Want to know if Google Fiber is coming to your town? Just plug in your address at the Big G’s site to find out if you’re one of the anointed.

But while those are two of the best known fiber providers, in reality there are hundreds of others in the U.S. Some — such as Time Warner Cable and Comcast — are best known as cable companies, but they also provide fiber to the home in some markets.

On the other end of the scale are small telephone companies such as the Oran Mutual Telephone Company in Iowa, which serves 637 people in that rural community. In between are fiber systems operated by phone companies and in some cases communities themselves. The city of Camilla, Georgia, for example, operates a municipal fiber network in that southwest Georgia community. In many cases, those smaller phone companies and communities operate regular cable networks in addition to their fiber ventures.

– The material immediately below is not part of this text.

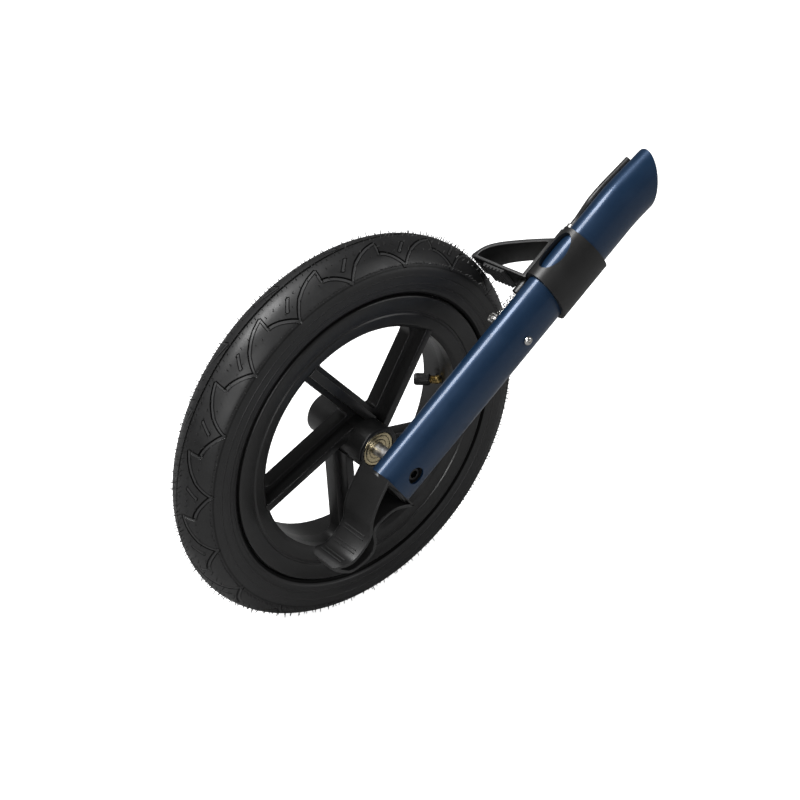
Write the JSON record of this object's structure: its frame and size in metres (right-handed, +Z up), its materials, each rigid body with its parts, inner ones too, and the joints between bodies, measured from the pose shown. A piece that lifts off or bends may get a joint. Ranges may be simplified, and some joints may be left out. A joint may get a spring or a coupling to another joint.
{
  "type": "stroller wheel and leg assembly",
  "caption": "Air-tyred spoked pushchair wheel, cantilevered from an oval leg that carries a sliding tyre brake, its cable and a foot pedal.",
  "frame": {"origin": "centre of the underside of the overall bounding box, at the height of the tyre's contact with the floor", "axes": "+X along the wheel plane towards the upper end of the leg, +Y along the axle from the leg towards the wheel, +Z up"},
  "size_m": [0.369, 0.1062, 0.3239],
  "materials": {
    "tyre_rubber": "worn black rubber",
    "tube_rubber": "smooth butyl rubber",
    "pad_rubber": "moulded rubber",
    "black_plastic": "satin moulded plastic",
    "cable_jacket": "smooth plastic jacket",
    "blue_paint": "dark blue metallic paint",
    "bright_steel": "zinc-plated steel",
    "black_steel": "blackened steel",
    "yellow_zinc": "yellow passivated zinc plate",
    "brass": "plain brass"
  },
  "bodies": {
    "leg": {"leg_tube": "blue_paint", "foot_pedal": "black_plastic", "anchor_screw": "bright_steel", "anchor_nut": "bright_steel", "axle": "bright_steel", "axle_bolt": "black_steel", "bearing_spacer": "bright_steel", "near_bearing_inner_race": "bright_steel", "far_bearing_inner_race": "bright_steel", "cable_housing": "cable_jacket", "brake_wire": "bright_steel", "return_spring": "bright_steel"},
    "wheel": {"wheel_rim": "black_plastic", "tyre": "tyre_rubber", "inner_tube": "tube_rubber", "valve_stem": "brass", "near_bearing_outer_race": "yellow_zinc", "near_bearing_shield": "yellow_zinc", "far_bearing_outer_race": "yellow_zinc", "far_bearing_shield": "yellow_zinc", "hub_cap": "black_plastic"},
    "near_balls": {"near_bearing_cage": "bright_steel"},
    "far_balls": {"far_bearing_cage": "bright_steel"},
    "brake": {"brake_carrier": "black_plastic", "brake_pad": "pad_rubber", "cable_ferrule": "bright_steel"},
    "cap": {"valve_cap": "black_plastic"}
  },
  "joints": [
    {"name": "wheel_spin", "type": "hinge", "parent": "leg", "child": "wheel", "pos_m": [-0.0355, 0.02745, 0.149], "axis": [0, 1, 0], "continuous": true},
    {"name": "near_balls_spin", "type": "hinge", "parent": "leg", "child": "near_balls", "pos_m": [-0.0355, -0.00355, 0.149], "axis": [0, 1, 0], "continuous": true},
    {"name": "far_balls_spin", "type": "hinge", "parent": "leg", "child": "far_balls", "pos_m": [-0.0355, 0.04445, 0.149], "axis": [0, 1, 0], "continuous": true},
    {"name": "brake_slide", "type": "slide", "parent": "leg", "child": "brake", "axis": [-0.8171, 0, -0.5764], "range_m": [-0.003, 0.0007], "stiffness_N_per_m": 800, "springref_m": -0.003, "deforming": ["return_spring"]},
    {"name": "valve_cap_pull", "type": "slide", "parent": "wheel", "child": "cap", "axis": [-0.7064, 0.7071, -0.0321], "range_m": [0, 0.01]}
  ],
  "couplings": [
    {"joint": "near_balls_spin", "follows": "wheel_spin", "ratio": 0.5806},
    {"joint": "far_balls_spin", "follows": "wheel_spin", "ratio": 0.5806}
  ]
}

In some of these smaller markets, the fiber roll-out is being driven by funding from the FCC: Its Universal Service Fund — which is supported by charges to our telephone and broadband bills — is mandated to help broadband deployments in underserved areas. But it’s also driven by a desire to improve access in communities who see such fast connections as the key to economic competitiveness, better education, and better healthcare.

According to Gold, access to fiber is growing by about 10 percent a year in the U.S. At that rate of growth, it’s estimated that half of the U.S. will have fiber in about seven years.

Stumbling blocks

That’s not to say the expansion of fiber will be easy or cheap.

Community-based fiber systems have faced restrictions in some areas such as Tennessee, where state regulators have ruled that localities don’t have the authority to build outside their respective jurisdictions. That ruling has been overturned by the FCC, but the state is appealing; meanwhile, everything is on hold.

Fiber deployments in older urban areas in the northeast can be hindered because the conduits under the streets are already awfully crowded. In some older cities, historic designations limit what fiber providers can do. In less crowded areas, the companies that own the power and communications poles may demand high rents from anyone who seeks to string fiber on them — or they may bar access entirely.

image

Workers from Stealth Communications install fiber optic cable under the streets of Manhattan (Photo: Shuli Hallak/Wikimedia).

Burying fiber is easier in some areas than others. Property owners may object to having their yards or streets dug up. Conflicting laws and jurisdictions muddle the matter. (One potential fix for both of these problems: If a proposed law makes it through Congress, fiber conduits would become part of most federally-funded highway construction; that could lower the cost and ease the delays in fiber implementation.)

But by far the biggest hurdle facing fiber is economic. It’s expensive for companies to put it in, thanks to the combined costs of construction, acquiring the necessary access rights, and materials. Costs can easily be tens of millions of dollars for any given community. For a fiber installation to make sense, those costs must be recovered, somehow.

While the details vary widely, most providers are charging customers a one-time “construction fee” in addition monthly service bills of $100 and $500 dollars per month. But they’re still competing with legacy broadband services, which are no longer trying to recoup their initial construction outlays. That puts an upper cap on what fiber providers can expect to charge their customers. So, for example, Google Fiber is currently being offered in Kansas City for $130 per month, with the usual one-time $300 construction fee waived.

The Future of Fiber

There’s no question that high-speed fiber with speeds of 1 Gbps or more is on the way for many Americans. But nobody expects it to be universal. There are areas that are too remote or too sparsely populated to make fiber deployment feasible. For customers in these markets, high-speed Internet access will mean fixed wireless service or satellite broadband.

image

Comcast claims to have the “first and largest 40G fiber optic network” in the United States (Image: Comcast).

But elsewhere, fiber broadband continues to evolve. Comcast has already announced Gigabit Pro, a 2Gbps fiber network that’s starting in Atlanta (which just happens to be one of the cities targeted by Google Fiber).

Google, meanwhile, has announced the next phase of its expansion plans for its gigabit fiber. “We look for cities with tech-savvy, entrepreneurial residents who are excited about using new technology like gigabit connections,” Jill Szuchmacher, director of Google Fiber expansion said in an email. “Our Fiber cities have diverse businesses that can take full advantage of gigabit Internet and develop new applications to transform their industries.”

“We’re going to have a community by community groundswell,” said Heather Gold, “Everybody wants to have it,” she said. It won’t happen overnight. But it is coming.